Senate Democrats revise cybersecurity bill to get Republican support

A Senate Democratic aide told The Hill that getting the cybersecurity legislation through the Senate "is not as hard of a lift as some people have made it out to be."
A Senate Democratic aide told The Hill that getting the cybersecurity legislation through the Senate "is not as hard of a lift as some people have made it out to be."

The revision of the Cybersecurity Act (S 2105) is an acknowledgement by the Democratic leadership that they lack the votes needed to bring their bill to the floor, according to sources consulted by The Hill newspaper.

"Undoubtedly we'll make some changes", a Senate Democratic aide told the newspaper, adding that getting the legislation through the Senate "is not as hard of a lift as some people have made it out to be."

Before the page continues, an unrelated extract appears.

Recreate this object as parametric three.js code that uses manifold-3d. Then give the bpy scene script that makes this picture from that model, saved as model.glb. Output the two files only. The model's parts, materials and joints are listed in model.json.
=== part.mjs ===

The Cybersecurity Act, introduced by Sens. Joseph Lieberman (I-Conn.), Susan Collins (R-Me.), and Jay Rockefeller (D-W.V.), would, among other things, authorize the Department of Homeland Security to enforce cybersecurity standards on privately owned infrastructure and shift responsibility for Federal Information Security Managment Act implementation to the department.

A group of Republican senators, lead by Sen. John McCain (R-Ariz.), introduced an alternative bill that takes a less regulatory approach to strengthening cybersecurity.

An industry official told the newspaper that the Democrats have insisted on including a provision to protect critical infrastructure but that they are open to adjusting the language to win over industry groups and Republicans.

A Senate leadership aide told the newspaper that the Senate will likely vote on the Cybersecurity Act this month.